Second, I also suspect a lot of chief compliance officers are reading about Renault and thinking, “This is exactly what I worry about with all these new whistleblower programs.” The Sarbanes-Oxley Act first gave rise to anonymous reporting of misconduct seven years ago with the mandate that all companies maintain a whistleblower hotline to report fraud. Fair enough; employees do need a legitimate way to circumvent managers who might be committing fraud. Then came the Dodd-Frank Act last year with its bounty program to entice people to run straight to the Securities and Exchange Commission with news of fraud, so they can collect a chunk of any monetary settlement the SEC ultimately strikes.
I've never been comfortable with that bounty program idea, since it short-circuits the efforts compliance officers have made to steer employees to internal hotlines. In essence, the bounty program will increase your enforcement risk, since regulators will have more ways to hear about misconduct at your company. Now, since money is involved I can't imagine too many people will report misconduct to the SEC anonymously, but remember—those complaints will still seem anonymous to you.
When the Commission back-sources the investigation work to your office (which, rest assured, it's going to do), you won't know who made this fraud allegation against others in your company. When you sit down with those targets and they start asking questions about who raised these complaints in the first place (which, rest assured, they're going to do too), you might not even have an answer, let alone share it. And then you can rest assured that the target's lawyer will start talking about Renault.

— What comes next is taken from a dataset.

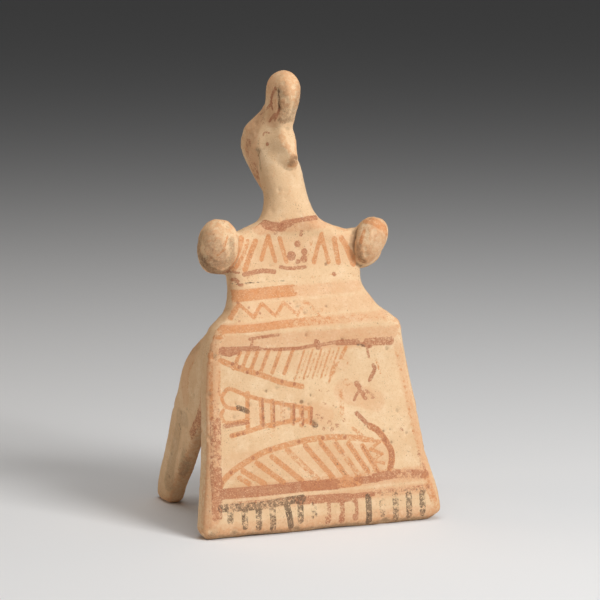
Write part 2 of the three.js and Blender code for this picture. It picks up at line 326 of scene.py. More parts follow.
def girdle():
    """Lines below the chest, the orange bands and the zigzag between them."""
    stroke("red", [(-32.6, 107.0), (-26.3, 106.2)], 0.9, 0.85)
    stroke("red", curve([(-24.4, 105.5), (-16.5, 106.6), (-10.7, 106.0)]), 2.0, 0.9)
    stroke("red", curve([(-7.8, 107.8), (-3.8, 107.0), (3.6, 107.2)]), 1.5, 0.85)
    stroke("red", [(-28.2, 103.2), (-26.4, 101.6)], 2.2, 0.85)
    stroke("red", [(-32.0, 101.8), (-8.0, 103.6)], 1.4, 0.35)
    blot("red", (-23.1, 104.5), 1.8, 0.6)
    blot("red", (16.4, 103.7), 2.0, 0.8)
    stroke("dark", curve([(-29.3, 101.6), (-19.9, 102.1), (-6.7, 102.2)]), 0.6, 0.6)
    stroke("orange", [(-4.0, 102.6), (24.0, 103.8)], 0.7, 0.55)
    stroke("orange", curve([(-30.8, 96.9), (-21.0, 97.4), (-12.0, 97.9), (-3.5, 98.2)]), 4.6, 0.9, 0.8)
    stroke("orange", curve([(-3.5, 98.2), (8.0, 98.4), (24.0, 98.3)]), 3.8, 0.5, 0.4)
    stroke("dark", [(-28.6, 95.4), (-23.0, 96.0)], 1.6, 0.4)
    stroke("orange", curve([(-38.6, 84.7), (-26.0, 84.5), (-12.0, 85.3)]), 3.2, 0.9, 0.8)
    stroke("orange", curve([(-12.0, 85.3), (6.0, 86.1), (33.0, 86.6)]), 3.4, 0.72, 0.5)
    stroke("orange", [(-24.0, 88.2), (28.0, 89.8)], 0.6, 0.5)
    zigzag()


def zigzag():
    low, high, pitch = 88.6, 93.8, 9.9
    left = -33.6
    for turn in range(11):
        start = (left + turn * pitch / 2, low if turn % 2 == 0 else high)
        end = (left + (turn + 1) * pitch / 2, high if turn % 2 == 0 else low)
        stroke("orange", [start, end], 1.5, 0.9 - 0.045 * turn)
    for x, z in ((-25.0, 92.6), (-20.4, 90.1), (-30.4, 87.6), (-6.0, 93.3), (-29.0, 94.4), (-15.4, 90.4)):
        blot("red", (x, z), 1.2, 0.7)


def knee_line():
    stroke("red", curve([(-27.0, 80.2), (-21.3, 80.7), (-14.0, 81.2)]), 1.3, 0.75)
    stroke("orange", [(-42.4, 81.6), (-38.4, 81.8)], 1.8, 0.7)
    stroke("orange", [(-14.0, 79.8), (4.0, 80.4)], 2.8, 0.4)
    stroke("red", [(-20.0, 78.4), (12.0, 79.0)], 1.8, 0.28)
    stroke("red", [(16.0, 79.6), (39.0, 78.8)], 3.4, 0.4)


def panel_border():
    """The worn border round the front of the skirt."""
    stroke("red", [(-39.0, 75.9), (-36.0, 75.2)], 3.8, 0.95)
    stroke("red", [(-37.0, 76.6), (-28.0, 76.4)], 1.8, 0.85)
    stroke("red", [(-37.0, 74.4), (-31.8, 74.7)], 1.3, 0.85)
    stroke("red", [(-28.6, 76.2), (-23.0, 76.0)], 2.2, 0.9)
    stroke("red", [(-26.2, 77.0), (-25.8, 78.8)], 1.3, 0.75)
    stroke("red", [(-23.7, 75.9), (-16.2, 75.3)], 1.1, 0.8)
    stroke("red", [(-16.2, 75.2), (-5.2, 75.0), (3.6, 76.0)], 1.5, 0.85)
    stroke("red", [(3.2, 78.0), (3.8, 74.8)], 2.4, 0.8)
    stroke("red", [(5.2, 75.9), (12.4, 76.6)], 1.5, 0.8)
    stroke("red", [(12.6, 76.3), (21.8, 75.9)], 2.4, 0.9, 0.8)
    stroke("dark", [(21.6, 74.9), (25.0, 74.3)], 1.0, 0.7)
    stroke("red", [(24.0, 74.9), (27.6, 74.0)], 2.0, 0.85)
    stroke("red", [(26.0, 73.0), (26.8, 69.4)], 1.2, 0.7)
    stroke("red", [(26.5, 76.0), (37.0, 75.6)], 3.6, 0.75)
    stroke("dark", [(36.8, 75.6), (38.8, 74.0)], 1.8, 0.4)
    stroke("red", curve([(-41.8, 73.0), (-43.0, 62.0), (-44.4, 48.0)]), 3.6, 0.42, 0.55)
    stroke("orange", curve([(-43.6, 76.0), (-44.6, 62.0), (-46.0, 48.0)]), 1.4, 0.7)
    stroke("orange", [(-40.8, 67.4), (-41.5, 58.0)], 1.0, 0.7)
    stroke("red", curve([(-44.4, 48.0), (-45.2, 40.0), (-46.6, 29.0)]), 4.4, 0.72, 0.6)
    stroke("red", curve([(-46.6, 29.0), (-47.2, 20.0), (-48.0, 10.0)]), 4.6, 0.75, 0.7)
    stroke("orange", curve([(-44.0, 46.0), (-46.0, 34.0), (-48.0, 18.0), (-49.4, 8.0)]), 5.4, 0.42)
    stroke("dark", [(-50.8, 19.0), (-51.5, 9.0)], 1.0, 0.45)
    stroke("orange", curve([(39.5, 72.0), (42.4, 56.6), (43.3, 43.0), (45.2, 30.8)]), 1.3, 0.6)
    stroke("red", [(45.6, 28.6), (46.6, 21.5)], 2.4, 0.55)
    stroke("orange", curve([(47.0, 19.6), (49.0, 12.0), (50.8, 6.8)]), 3.4, 0.65)
    stroke("red", [(48.6, 16.0), (50.2, 10.0)], 2.0, 0.45)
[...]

Perhaps my greatest fear from the Renault fiasco is that it pits two grand forces in modern corporate life directly against each other: the need to appear decisive in the face of misconduct to please regulators, investors and the media on one side; and the need to move deliberately so you don't get sued into next week on the other. I don't know what the solution is, but we should all give it serious thought. Because let's not kid ourselves: If Renault had only suspended those three employees in January and we just found out that they were guilty, everyone would still be screaming at Renault—that the company should have fired them months ago.